AI agents frequently break down when tasks require more than a few sequential steps. The failure modes are predictable and, once you understand them, largely avoidable.

March 20, 2026Basel Ismail
ai-agents reasoning reliability debugging

The Compounding Problem

If an agent makes the right decision 95% of the time at each step, after 10 steps the probability of a fully correct outcome is 0.95^10, which is about 60%. After 20 steps, it drops to 36%. The math is unforgiving. Even small error rates compound into significant failure rates over multi-step tasks.

This is why agents that work well on simple three-step tasks can fail reliably on ten-step tasks. The model's per-step accuracy hasn't changed, but the number of steps has increased enough for compounding errors to dominate the outcome.

Context Drift

As an agent works through a multi-step task, the accumulated context grows and shifts. By step 15, the original task description is buried under pages of tool results, intermediate reasoning, and error handling. The agent can lose track of its original goal, subtly reinterpreting the task based on whatever information is most recent in its context.

This is called context drift, and it's one of the most common failure modes for long-running agents. The agent starts out pursuing the correct goal but gradually shifts to pursuing a related but different goal based on the information it encounters along the way.

Mitigation strategies include periodically restating the original goal in the context, using working memory to maintain a clear task description separate from the conversation flow, and implementing explicit checkpoints where the agent compares its current direction against the original objective.

Error Cascades

When an agent makes a mistake at step 3 and doesn't catch it, the mistake propagates through all subsequent steps. If the agent queries the wrong database table and uses those results to make decisions at steps 4 through 10, all of those decisions are based on incorrect information. The final output might look plausible but be fundamentally wrong.
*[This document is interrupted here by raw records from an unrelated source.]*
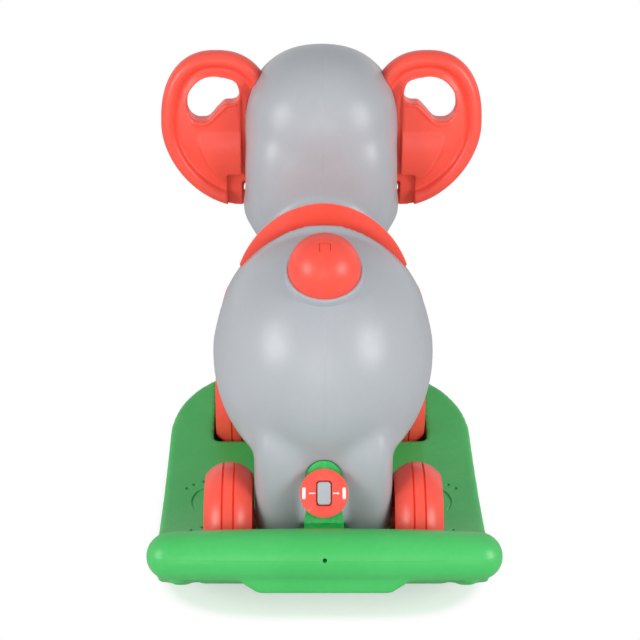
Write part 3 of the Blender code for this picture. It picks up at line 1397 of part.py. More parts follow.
clear_scene()
MATERIALS = make_materials()
make_rocker_base()
make_latch_bracket()
for number, seat in enumerate(bracket_screw_seats(), 1):
    screw_at(f"bracket_screw_{number}", seat - Vector((0, SEAT_GAP, 0)), (0, 1, 0))
make_lock()
make_elephant_body()
make_saddle()
for number, (side, y) in enumerate(SADDLE_SCREWS, 1):
    seat, inward = saddle_screw_seat(side, y)
    screw_at(f"saddle_screw_{number}", seat, inward)
make_tail()
for side, hand in ((1, "left"), (-1, "right")):
    make_ear(side, f"ear_{hand}")
    screw_at(f"ear_screw_{hand}", ear_screw_seats(side), (0, 1, 0), 0.0215)
    make_side_cap(side, f"side_cap_{hand}")
    make_eye(side, (f"eye_white_{hand}", f"eye_pupil_{hand}"))
make_running_gear()
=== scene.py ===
import math

import bmesh
import bpy
from mathutils import Matrix, Vector


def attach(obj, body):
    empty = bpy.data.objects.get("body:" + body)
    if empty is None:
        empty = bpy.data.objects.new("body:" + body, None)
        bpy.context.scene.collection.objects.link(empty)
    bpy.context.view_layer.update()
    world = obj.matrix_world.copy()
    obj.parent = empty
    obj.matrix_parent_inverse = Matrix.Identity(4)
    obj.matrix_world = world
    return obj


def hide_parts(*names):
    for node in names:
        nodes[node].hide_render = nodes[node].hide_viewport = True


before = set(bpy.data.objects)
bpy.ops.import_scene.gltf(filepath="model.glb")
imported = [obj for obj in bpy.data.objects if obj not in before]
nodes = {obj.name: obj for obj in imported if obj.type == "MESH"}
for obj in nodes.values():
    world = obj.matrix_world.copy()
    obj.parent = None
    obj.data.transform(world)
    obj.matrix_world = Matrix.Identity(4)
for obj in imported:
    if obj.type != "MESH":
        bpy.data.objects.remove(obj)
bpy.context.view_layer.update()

# Shared sizes of the toy, in metres. It faces -Y and stands on Z 0.
toy = {
    "seatGap": 0.0003,
    "wheelRadius": 0.057,
    "wheelWidth": 0.046,
    "wheelOuterX": 0.114,
    "axleYs": (-0.130, 0.136),
    "axleZ": 0.085,
    "railY": 0.231,
    "railZ": 0.1055,
    "railRadius": 0.024,
    "latchCentre": (0, 0.184, 0.143),
    "latchLean": math.radians(28),
    "liftTravel": 0.120,
}

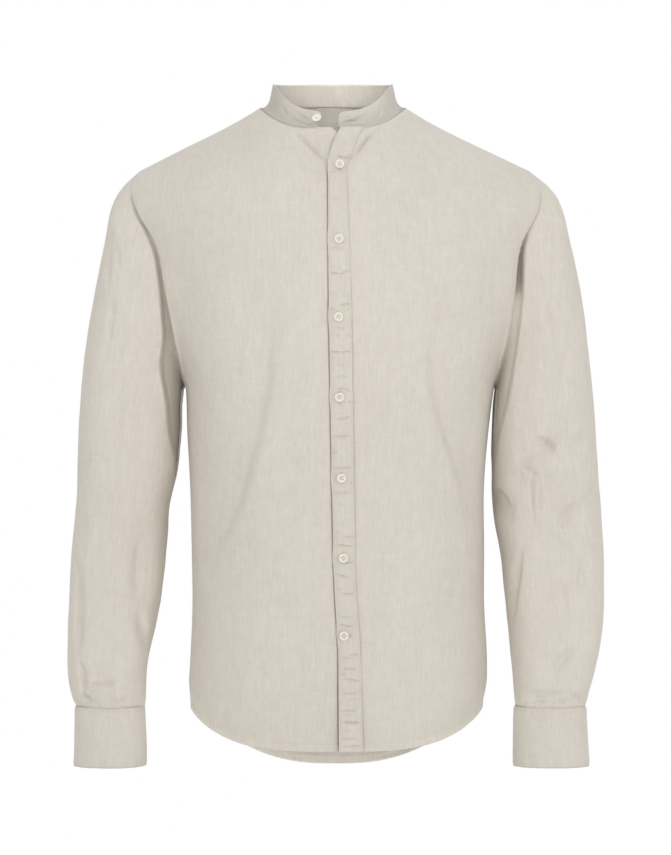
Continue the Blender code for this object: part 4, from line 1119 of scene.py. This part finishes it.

Error cascades are particularly dangerous because the agent often has no way to detect them. The tool calls succeed, the results look reasonable, and the logic appears sound. The only problem is that the foundation was wrong. This is why agents that can verify their intermediate results (by checking against independent sources, running validation tests, or cross-referencing data) produce more reliable outputs than those that blindly trust each step's results.

Planning Failures

Complex tasks require planning: breaking the overall goal into subtasks, ordering those subtasks logically, and identifying dependencies between them. Current language models can plan, but their planning ability degrades for tasks with many dependencies or non-obvious orderings.

A common failure mode is the agent diving into execution without adequate planning, then discovering partway through that it needs information from a step it hasn't taken yet. Backtracking is possible but expensive in terms of tokens and often produces awkward results as the agent tries to incorporate new information into a partially completed plan.

Frameworks that separate planning from execution tend to produce better results for complex tasks. The agent first generates a plan, which can be reviewed (by a human or by a second model), and then executes the approved plan. This catches planning errors before they lead to wasted execution.

Tool Selection Errors

With multiple MCP servers connected, an agent needs to choose the right tool for each step. This selection is based on tool descriptions and the agent's understanding of its current need. When the agent picks the wrong tool, the result might be a clear error (which is easy to handle) or a subtly incorrect result (which is dangerous because it looks right).

Tool selection accuracy improves with better tool descriptions. If an MCP server's tools are described clearly and specifically, the model is more likely to choose the right one. Vague descriptions like "process data" are much less helpful than specific ones like "run a SQL query against a PostgreSQL database and return results as JSON."

Building More Reliable Agents

Several strategies improve agent reliability on multi-step tasks. Decomposition: break complex tasks into simpler subtasks that each have a high success rate. Verification: check intermediate results before building on them. Fallback strategies: define what the agent should do when it encounters unexpected situations. Human checkpoints: pause for confirmation before executing irreversible or high-impact actions.

Monitoring agent behavior during development is also valuable. If you can identify which steps fail most frequently, you can improve the prompting, tool descriptions, or error handling for those specific steps. Reducing failures also reduces costs, since failed attempts consume tokens without producing value.